Usually, there is no pruning either in the field or the garden beyond the cutting out of the old canes and the shortening in of the new growth. There is a difference of opinion as to whether the old canes should be cut out immediately after fruiting, or left to natural decay, and removed the following fall or spring. I prefer the former course. It certainly is neater, and I think I have seen increased growth in the young canes, for which more room is made, and to whose support the roots can give their whole strength. The new growth can make foliage fast enough to develop the roots; still, I have not experimented carefully, and so cannot speak accurately. We see summer pruning often advocated on paper, but I have rarely met it in practice.

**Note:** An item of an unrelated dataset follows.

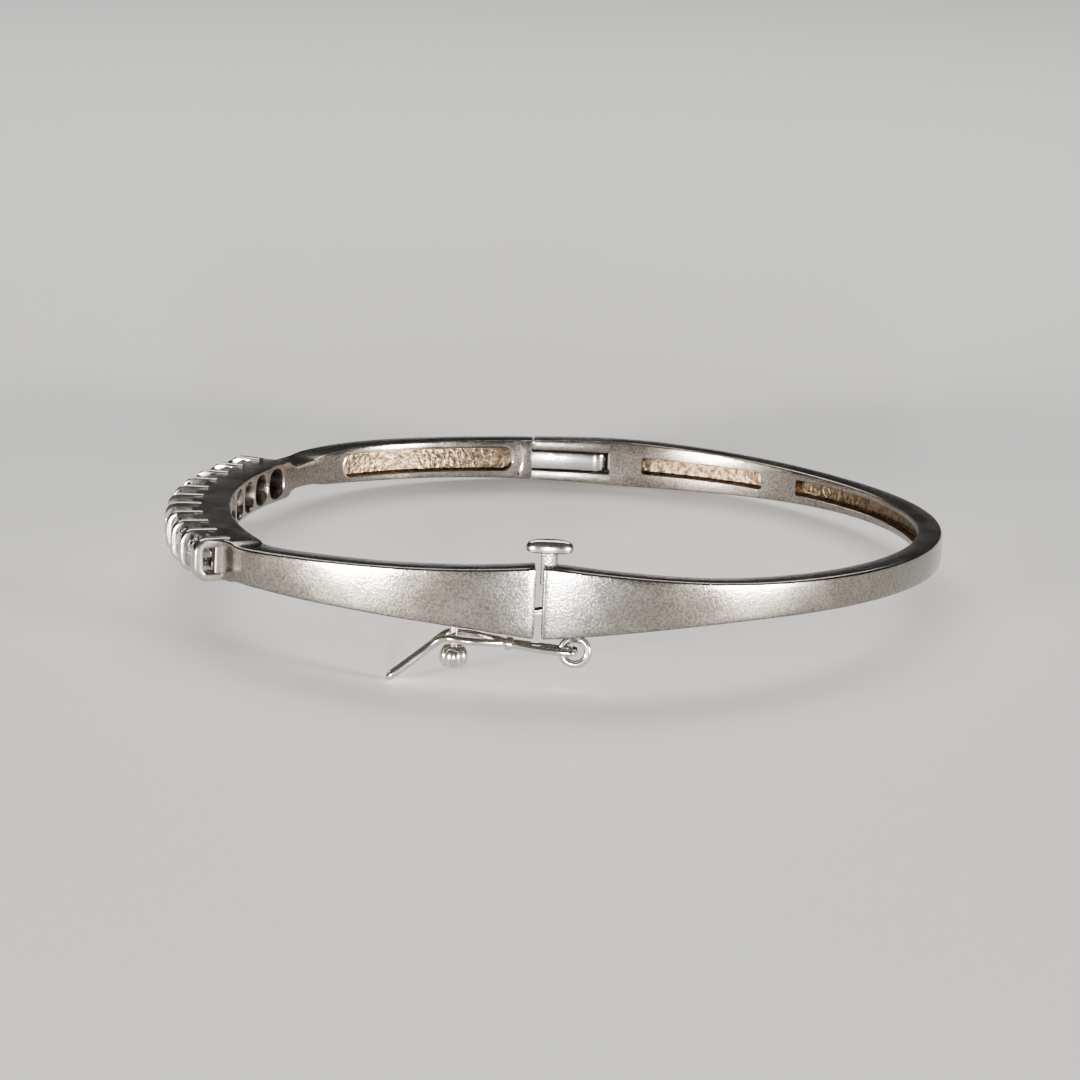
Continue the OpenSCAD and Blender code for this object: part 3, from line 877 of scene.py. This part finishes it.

If carefully done at the proper season, however, much can be accomplished by it in the way of making strong, stocky plants, capable of standing alone--plants full of lateral branches, like little trees, that will be loaded with fruit. But this summer pinching back must be commenced early, while the new, succulent growth is under full headway, and continued through the busiest season, when strawberries are ripe and harvest is beginning. It should not be done after the cane has practically made its growth, or else the buds that ought to remain dormant until the following season are started into a late and feeble growth that does not ripen before the advent of early frosts. Few have time for pruning in May or June. If they have, let them try it by all means, especially on the black-cap species. It does not require so much time as it does prompt action at the proper period of growth. In the garden, summer pinching can transform a raspberry bush into an ornamental shrub as beautiful as useful. It is much better adapted to the hardier varieties than to those that must be bent down and covered with earth. With the _R. Occidentalis_ species, summer pinching would always pay well. The best I can do, usually, with the red varieties, is to prune in November and March; it should be done before the buds develop. Unless early fruit is wanted, I believe in cutting back heroically. Nature once gave me a very useful hint. One very cold winter, a row of Clarke raspberries was left unprotected.